Published:Saturday | August 27, 2022 | 12:11 AM
Lee Boyd Malvo.
Lee Boyd Malvo.

Maryland’s highest court on Friday ordered that Jamaica-born sniper Lee Boyd Malvo be resentenced because of a 2012 US Supreme Court decision barring mandatory life sentences for juveniles.

The now-37-year-old Malvo was convicted, along with John Allen Muhammed, then 41, for killing four people in Virginia and six people in Maryland in 2002 in a three-week, three-state rampage that also included Washington. Ten people died in the killing spree.

In 2006, Malvo was given terms of life imprisonment without the possibility of parole – the harshest possible punishment in Maryland.

Muhammad was sentenced to death and was executed in Virginia in 2009.

Kiran Iyer, a Maryland public defender, had argued that Malvo, who was 17 at the time of the shootings, should benefit from Maryland’s new law enabling prisoners convicted as juveniles to seek release once they have served at least 20 years.

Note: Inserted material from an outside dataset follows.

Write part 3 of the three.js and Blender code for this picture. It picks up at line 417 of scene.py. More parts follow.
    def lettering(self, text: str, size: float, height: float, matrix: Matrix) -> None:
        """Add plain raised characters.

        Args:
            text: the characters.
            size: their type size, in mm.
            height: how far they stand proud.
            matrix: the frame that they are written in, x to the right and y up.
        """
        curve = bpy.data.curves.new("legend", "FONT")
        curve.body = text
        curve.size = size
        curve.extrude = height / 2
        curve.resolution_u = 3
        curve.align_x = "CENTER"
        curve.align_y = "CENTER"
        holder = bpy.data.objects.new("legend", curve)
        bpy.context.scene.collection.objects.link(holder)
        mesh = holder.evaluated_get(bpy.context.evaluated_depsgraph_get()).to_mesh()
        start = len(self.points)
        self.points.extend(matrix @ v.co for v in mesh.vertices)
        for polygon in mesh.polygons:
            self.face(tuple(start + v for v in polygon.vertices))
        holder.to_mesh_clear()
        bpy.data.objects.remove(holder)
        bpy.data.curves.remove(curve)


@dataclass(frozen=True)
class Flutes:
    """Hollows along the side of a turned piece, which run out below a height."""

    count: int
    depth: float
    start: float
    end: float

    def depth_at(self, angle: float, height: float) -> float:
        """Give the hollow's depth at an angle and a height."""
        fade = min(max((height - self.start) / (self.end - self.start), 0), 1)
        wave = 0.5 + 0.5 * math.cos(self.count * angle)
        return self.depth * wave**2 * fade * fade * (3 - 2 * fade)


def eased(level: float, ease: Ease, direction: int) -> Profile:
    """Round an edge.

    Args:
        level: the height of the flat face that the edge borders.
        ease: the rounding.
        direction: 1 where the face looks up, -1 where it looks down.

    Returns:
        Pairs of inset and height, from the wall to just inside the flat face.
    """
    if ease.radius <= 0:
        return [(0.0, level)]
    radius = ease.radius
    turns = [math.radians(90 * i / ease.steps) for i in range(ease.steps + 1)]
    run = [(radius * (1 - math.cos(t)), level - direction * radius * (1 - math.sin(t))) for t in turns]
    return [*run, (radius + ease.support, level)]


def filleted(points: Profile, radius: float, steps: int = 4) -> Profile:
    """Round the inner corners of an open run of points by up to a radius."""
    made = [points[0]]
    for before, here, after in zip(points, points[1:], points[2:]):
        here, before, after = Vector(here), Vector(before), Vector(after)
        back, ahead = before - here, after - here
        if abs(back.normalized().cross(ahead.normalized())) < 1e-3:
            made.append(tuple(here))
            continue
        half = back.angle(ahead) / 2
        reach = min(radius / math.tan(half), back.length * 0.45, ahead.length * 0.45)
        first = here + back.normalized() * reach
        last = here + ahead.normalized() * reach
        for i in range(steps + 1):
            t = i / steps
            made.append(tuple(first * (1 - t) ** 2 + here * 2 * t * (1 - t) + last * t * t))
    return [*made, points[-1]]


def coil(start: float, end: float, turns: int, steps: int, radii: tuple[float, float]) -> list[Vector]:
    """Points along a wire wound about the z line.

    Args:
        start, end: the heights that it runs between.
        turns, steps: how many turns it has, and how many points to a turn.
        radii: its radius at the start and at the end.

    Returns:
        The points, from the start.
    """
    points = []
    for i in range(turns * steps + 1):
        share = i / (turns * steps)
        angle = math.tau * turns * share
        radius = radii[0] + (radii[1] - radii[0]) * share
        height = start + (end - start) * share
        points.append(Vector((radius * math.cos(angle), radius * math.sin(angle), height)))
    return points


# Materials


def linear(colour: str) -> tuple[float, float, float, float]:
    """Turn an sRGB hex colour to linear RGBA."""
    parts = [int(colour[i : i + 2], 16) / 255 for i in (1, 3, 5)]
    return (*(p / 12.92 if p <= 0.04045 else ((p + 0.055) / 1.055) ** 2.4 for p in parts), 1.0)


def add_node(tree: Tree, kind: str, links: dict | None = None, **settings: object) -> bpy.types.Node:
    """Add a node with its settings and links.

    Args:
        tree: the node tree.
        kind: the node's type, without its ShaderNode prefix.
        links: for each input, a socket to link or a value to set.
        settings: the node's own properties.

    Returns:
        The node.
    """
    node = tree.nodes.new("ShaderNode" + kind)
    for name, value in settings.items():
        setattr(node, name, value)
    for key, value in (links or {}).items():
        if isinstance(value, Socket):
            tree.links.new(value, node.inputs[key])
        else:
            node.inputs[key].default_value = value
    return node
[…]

The Maryland court ruled on Friday that a juvenile can no longer be sentenced to life without the possibility of parole, if the crime reflected “transient immaturity” rather than “permanent incorrigibility”.

It said, however, that it was highly unlikely that Malvo would ever be released from custody as he is also serving four separate life sentences for the murders in Virginia and would first have to be paroled there.

The court ordered that Malvo be resentenced, but no date has been set.

Montgomery County State Attorney John McCarthy, however, indicated on Friday that he will still seek the maximum sentences he can for Malvo.

“I don’t know if he will ever get out of Virginia, if we will ever see him,” McCarthy said. “But we will seek sentences that would keep him locked up in Maryland for life if he ever did make it here.”

“He would first have to be granted parole in Virginia before his consecutive life sentences in Maryland even begin,” Judge Robert N. McDonald wrote in the majority ruling. “Ultimately, it is not for this court to decide the appropriate sentence for Mr Malvo or whether he should ever be released from his Maryland sentences. We hold only that the Eighth Amendment requires that he receive a new sentencing hearing at which the sentencing court, now cognisant of the principles elucidated by the Supreme Court, is able to consider whether or not he is constitutionally eligible for life without parole under those decisions.”

Malvo is at Red Onion State Prison in Virginia.